Barton then introduced a motion that varied from the first only in the amount that the shelter would receive from the county to pick up animals for the county when a request is made from the county mayor’s office or the sheriff’s department ($100) and to $50 if they fail to locate and pick up the animal. Seventh district member Kevin Robinson seconded the motion, but Atnip again said that she had problems with the idea.
"We increased your taxes by sixteen cents," she said. "We told them we had to have it to run this county on. We have told department heads no that have asked for other employees, part time and full time, which would have benefitted people in this county and given them jobs. We looked those people in the eyes and we told them no, we did not have the money. In another area for the safety of their property and their lives, we told people no to a fire hall, we do not have the money. Each and every time we are approached with something, we tell the people no, we don’t have the money for it. Now we have a non- profit organization coming and asking this county for money, and all of a sudden we’re going to find $75,000 to give away? Then we didn’t need (a tax increase of) sixteen cents to begin with. We only needed fourteen cents. I think that is doing a majority of the people wrong. It’s a majority of the people that put us in these seats. Not a handful of people. That’s the way I believe."

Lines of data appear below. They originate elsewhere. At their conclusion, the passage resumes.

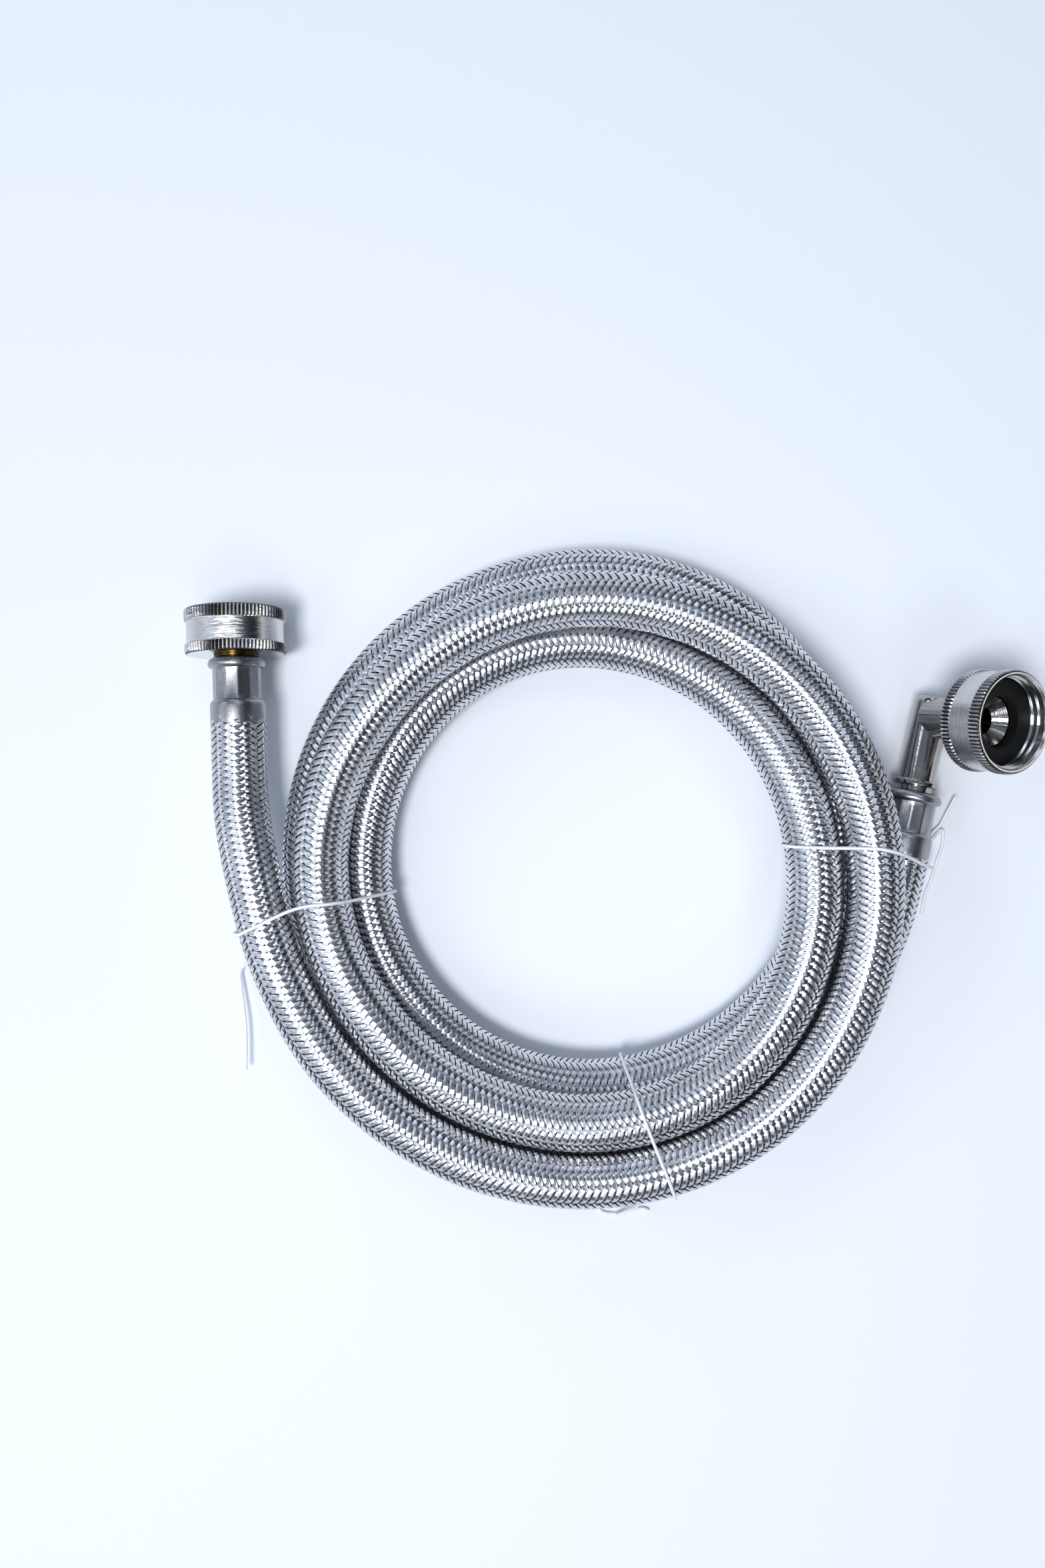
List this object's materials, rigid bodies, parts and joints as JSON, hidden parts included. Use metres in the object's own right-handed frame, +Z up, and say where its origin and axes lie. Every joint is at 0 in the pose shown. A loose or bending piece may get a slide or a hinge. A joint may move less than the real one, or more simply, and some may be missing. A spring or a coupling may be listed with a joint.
{
  "type": "washing machine hose",
  "caption": "Coiled stainless braided fill hose with a swivel coupling nut at a straight end and another at an elbow end, held by twist ties.",
  "frame": {"origin": "centre of the bounding box at its base, on the surface that the coil lies on", "axes": "+Z up from the ground, +X across the coil towards the elbow end, +Y towards the side that both couplings are on"},
  "size_m": [0.2528, 0.2066, 0.0439],
  "materials": {
    "braid": "woven stainless wire",
    "liner": "matt",
    "stainless": "satin pressed stainless steel",
    "brass": "turned",
    "nickel": "bright nickel plate on turned brass",
    "rubber": "matt black",
    "coating": "white plastic coated wire"
  },
  "bodies": {
    "hose": {"braid_sleeve": "braid", "inner_tube": "liner", "straight_ferrule": "stainless", "elbow_ferrule": "stainless", "straight_tailpiece": "brass", "elbow_body": "nickel", "straight_washer": "rubber", "elbow_washer": "rubber", "twist_tie_left": "coating", "twist_tie_bottom": "coating", "twist_tie_right": "coating"},
    "straight_nut": {"straight_coupling_nut": "nickel"},
    "elbow_nut": {"elbow_coupling_nut": "nickel"}
  },
  "joints": [
    {"name": "straight_nut_spin", "type": "hinge", "parent": "hose", "child": "straight_nut", "pos_m": [-0.11132, 0.07721, 0.01485], "axis": [-0.0314, 0.9995, 0], "continuous": true},
    {"name": "elbow_nut_spin", "type": "hinge", "parent": "hose", "child": "elbow_nut", "pos_m": [0.10999, 0.04982, 0.03088], "axis": [0.4441, -0.0944, 0.891], "continuous": true}
  ]
}
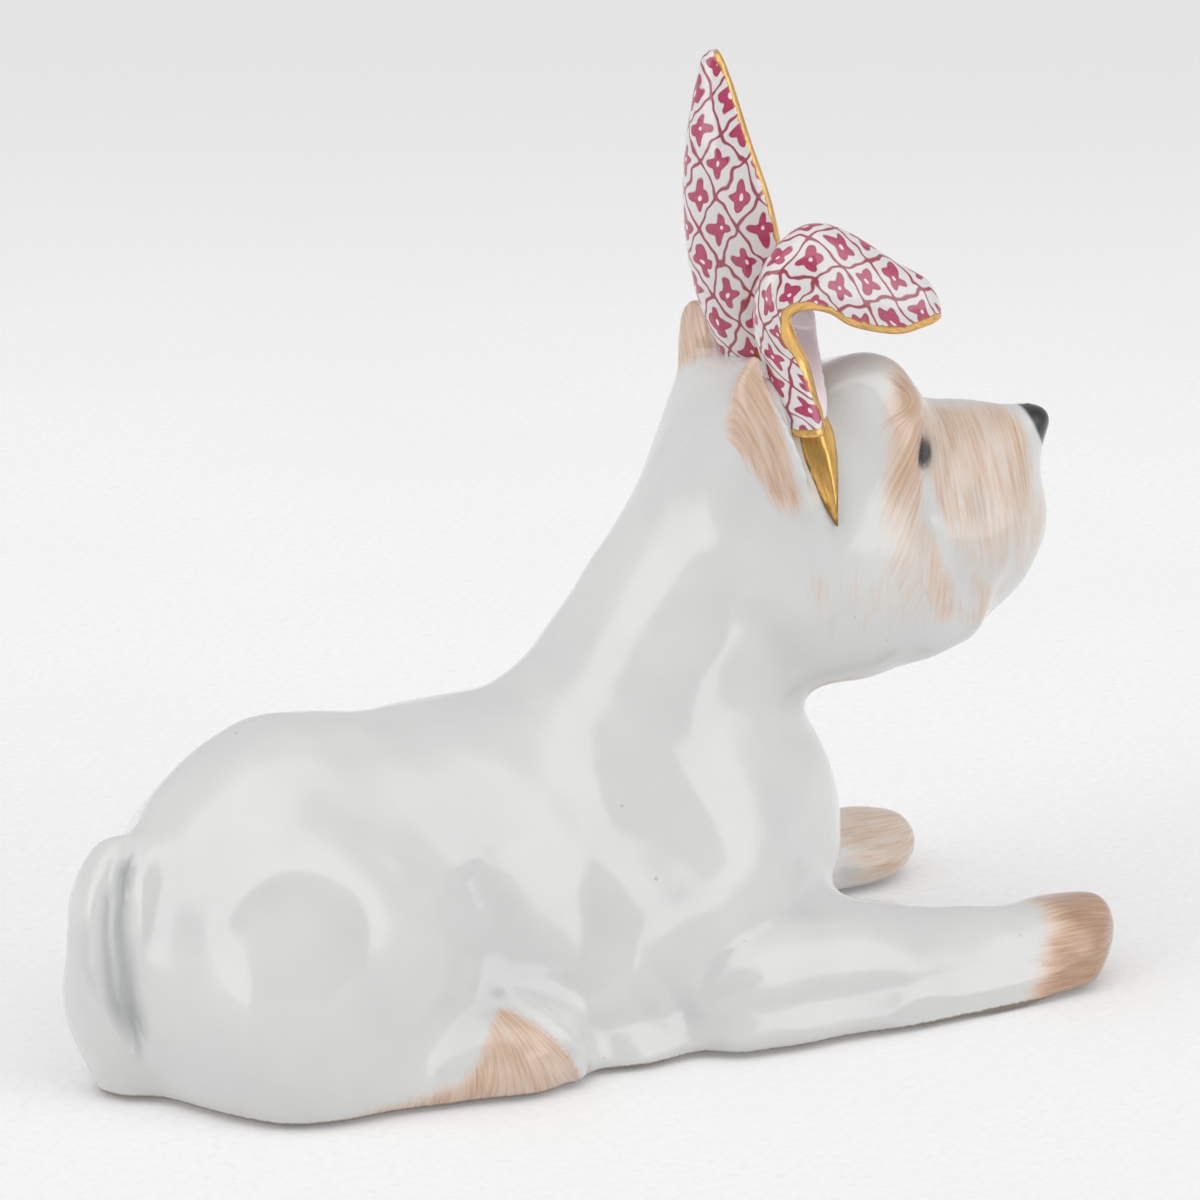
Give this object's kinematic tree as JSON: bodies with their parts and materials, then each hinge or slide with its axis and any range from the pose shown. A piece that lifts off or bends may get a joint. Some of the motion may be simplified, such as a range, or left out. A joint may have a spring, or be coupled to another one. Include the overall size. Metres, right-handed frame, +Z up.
{
  "type": "porcelain dog figurine",
  "caption": "Glazed porcelain terrier lying with its head raised and turned to its right, wearing a gilded headband with rabbit ears, the near one folded forward.",
  "frame": {"origin": "on the surface the figurine stands on, under the middle of its outline seen from above", "axes": "+X the way the dog's body faces, +Y the dog's left, +Z up"},
  "size_m": [0.0884, 0.0398, 0.0774],
  "materials": {
    "white_glaze": "clear gloss glaze over white hard-paste porcelain, with tan brush strokes painted under it",
    "raspberry_glaze": "raspberry lattice painted on white under clear gloss glaze, with a gilded rim and a pale pink inside",
    "gold": "bright burnished gold lustre, fired on the glaze"
  },
  "bodies": {
    "root": {"torso": "white_glaze", "head": "white_glaze", "foreleg_left": "white_glaze", "foreleg_right": "white_glaze", "hind_foot_left": "white_glaze", "hind_foot_right": "white_glaze", "tail": "white_glaze", "dog_ear_left": "white_glaze", "dog_ear_right": "white_glaze", "headband": "gold", "rabbit_ear_upright": "raspberry_glaze", "rabbit_ear_folded": "raspberry_glaze"}
  },
  "joints": []
}
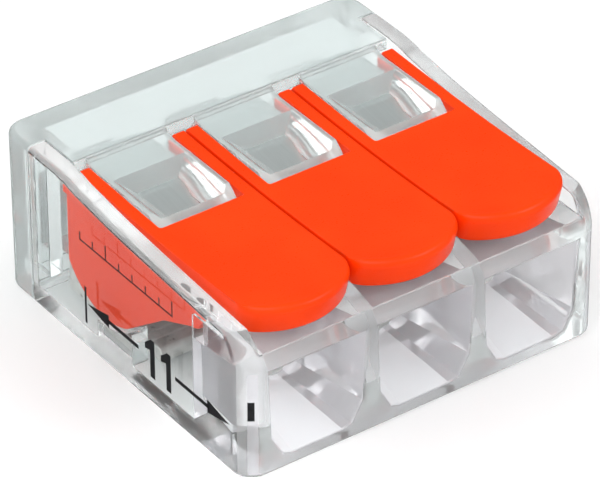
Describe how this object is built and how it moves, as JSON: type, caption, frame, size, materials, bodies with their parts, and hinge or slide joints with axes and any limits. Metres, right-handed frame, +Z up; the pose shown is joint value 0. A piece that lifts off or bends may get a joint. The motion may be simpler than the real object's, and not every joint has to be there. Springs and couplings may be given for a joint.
{
  "type": "lever wire connector",
  "caption": "Compact splicing connector: clear housing with funnel wire entries, orange levers that open leaf-spring clamps, and one common busbar.",
  "frame": {"origin": "middle of the underside, under the middle pole", "axes": "+X across the poles, +Y from the wire entries to the rear, +Z up through the levers"},
  "size_m": [0.0186, 0.0184, 0.0081],
  "materials": {
    "clear_housing": "clear polished polycarbonate",
    "clear_cover": "clear polished polycarbonate",
    "orange_lever": "satin moulded polyamide",
    "tinned_copper": "matt tin plating on copper",
    "spring_steel": "rolled stainless spring strip"
  },
  "bodies": {
    "housing": {"housing_body": "clear_housing", "rear_cover": "clear_cover", "busbar": "tinned_copper", "spring_1_base": "spring_steel", "spring_2_base": "spring_steel", "spring_3_base": "spring_steel"},
    "lever_1": {"lever_1": "orange_lever"},
    "clamp_1": {"spring_1_leg": "spring_steel"},
    "lever_2": {"lever_2": "orange_lever"},
    "clamp_2": {"spring_2_leg": "spring_steel"},
    "lever_3": {"lever_3": "orange_lever"},
    "clamp_3": {"spring_3_leg": "spring_steel"}
  },
  "joints": [
    {"name": "lever_1_hinge", "type": "hinge", "parent": "housing", "child": "lever_1", "pos_m": [-0.0056, 0.002, 0.0051], "axis": [-1, 0, 0], "range_deg": [0, 90]},
    {"name": "clamp_1_flex", "type": "hinge", "parent": "housing", "child": "clamp_1", "pos_m": [-0.0056, -0.0036, 0.00566], "axis": [1, 0, 0], "range_deg": [0, 24]},
    {"name": "lever_2_hinge", "type": "hinge", "parent": "housing", "child": "lever_2", "pos_m": [0, 0.002, 0.0051], "axis": [-1, 0, 0], "range_deg": [0, 90]},
    {"name": "clamp_2_flex", "type": "hinge", "parent": "housing", "child": "clamp_2", "pos_m": [0, -0.0036, 0.00566], "axis": [1, 0, 0], "range_deg": [0, 24]},
    {"name": "lever_3_hinge", "type": "hinge", "parent": "housing", "child": "lever_3", "pos_m": [0.0056, 0.002, 0.0051], "axis": [-1, 0, 0], "range_deg": [0, 90]},
    {"name": "clamp_3_flex", "type": "hinge", "parent": "housing", "child": "clamp_3", "pos_m": [0.0056, -0.0036, 0.00566], "axis": [1, 0, 0], "range_deg": [0, 24]}
  ],
  "couplings": [
    {"joint": "clamp_1_flex", "follows": "lever_1_hinge", "ratio": 0.2666},
    {"joint": "clamp_2_flex", "follows": "lever_2_hinge", "ratio": 0.2666},
    {"joint": "clamp_3_flex", "follows": "lever_3_hinge", "ratio": 0.2666}
  ]
}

"I’ll also speak to the fact that I’m representing my district and my district seems to be in favor of this though I don’t take a poll every time I try and decide on an issue," Barton replied.
When a vote was called, Wayne Cantrell, Bradley Hendrix, Jerry Adcock, Larry Summers, Jonathan Norris, Kevin Robinson, Jack Barton, and Anita Puckett voting for the funding, while Jimmy Midgett, Jeff Barnes, Elmer Ellis, Jr., Mason Carter and Betty Atnip cast votes against the measure. It was adopted on an 8-5 vote.
"We need this, and it’s the right thing to do," coalition member Sue Puckett Jernigan said after the meeting.
The county’s contribution will be added to another $75,000 appropriated by the City of Smithville’s budget this year to fund the 1,752 square-foot facility, which will be built on property owned by the Smithville Industrial Development Board, property, owned by the Smithville Industrial Development Board, near the new solid waste transfer station behind Tenneco off Sparta Highway. The four-acre tract has been deeded to the city, which plans to sign a 99-year lease with the coalition.